Les professionnels craignent des effets pervers

Si les professionnels, à l’instar de Gérard Durr, considèrent que le dispositif d’encadrement des loyers est «un coup d’épée dans l’eau», il n’en est pas pour autant dépourvu d’effets pervers. Certains bailleurs pourraient avoir la tentation de s’affranchir de la loi ; quitte, pour cela, à remettre au goût du jour certains agissements. Un risque d’autant plus réel qu’il arrive que, sporadiquement, le marché soit déséquilibré, notamment sur les petites surfaces au moment des rentrées scolaires et universitaires «On risque de voir réapparaître des pratiques illicites, comme le versement d’un droit d’entrée ou d’une partie du loyer payé au noir», s’alarme Jean-François Buet, président de la Fnaim. D’autant que les justificatifs à fournir par le bailleur, comme les sanctions applicables en cas de non-respect du dispositif, ne sont pas précisés par les textes. Au final, de telles pratiques, en plus d’être illégales, iraient à l’encontre de la philosophie du dispositif. «On va défavoriser la frange la moins aisée et la plus fragile des locataires» s’inquiète Pierre-Antoine Menez.
Surpris à leur retour de vacances par la mesure décidée cet été, les bailleurs commencent à prendre pleinement conscience de sa portée. «Ceux qui peuvent se le permettre préfèrent, pour le moment, laisser les logements vacants», constate François Gagnon président Era Europe et Era France.
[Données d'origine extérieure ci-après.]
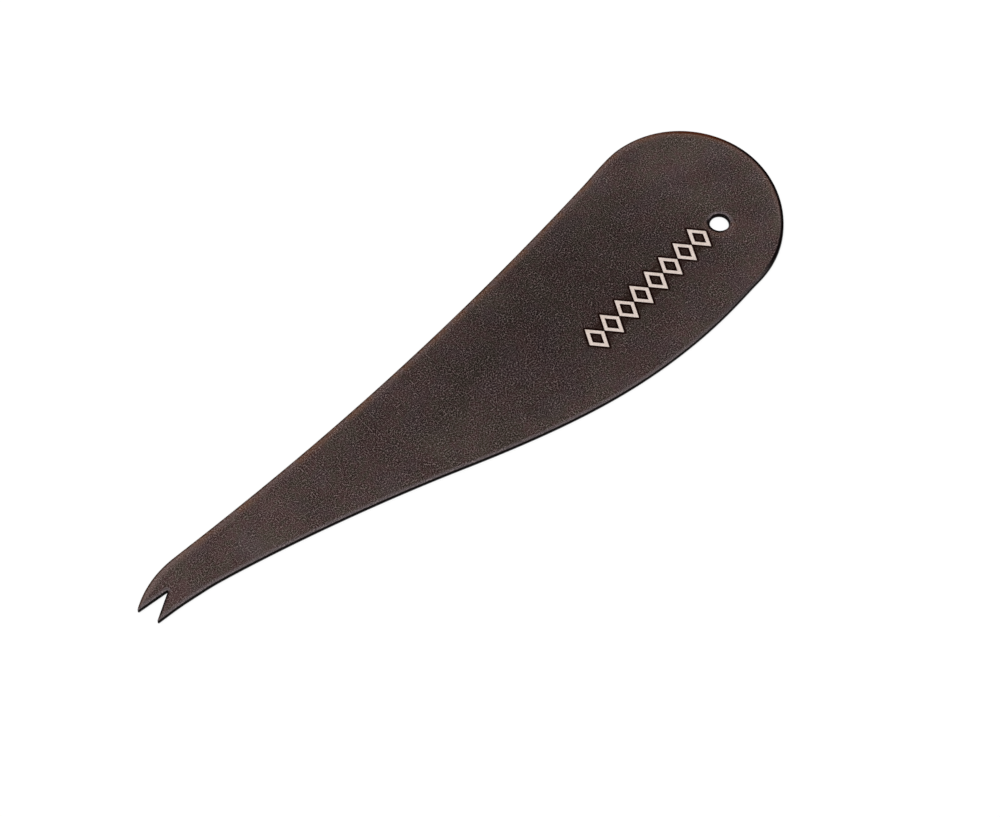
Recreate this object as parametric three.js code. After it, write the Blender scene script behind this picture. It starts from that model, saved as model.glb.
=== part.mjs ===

Quant aux autres, Jean-Pierre Rouas, président de la Chambre Fnaim des Bouches-du-Rhône craint qu’ils «n’aient des velléités de revendre leurs biens lorsque ceux-ci deviendront vacants». Une stratégie qui devrait connaître un certain succès car il est probable que la taxation des plus-values immobilières soit allégée par la prochaine loi de finances. Quant aux particuliers tentés par un premier investissement locatif, ils préfèrent reporter leur projet sine die. «On a envoyé un très mauvais message aux candidats bailleurs», conclut Nicolas Bouscas.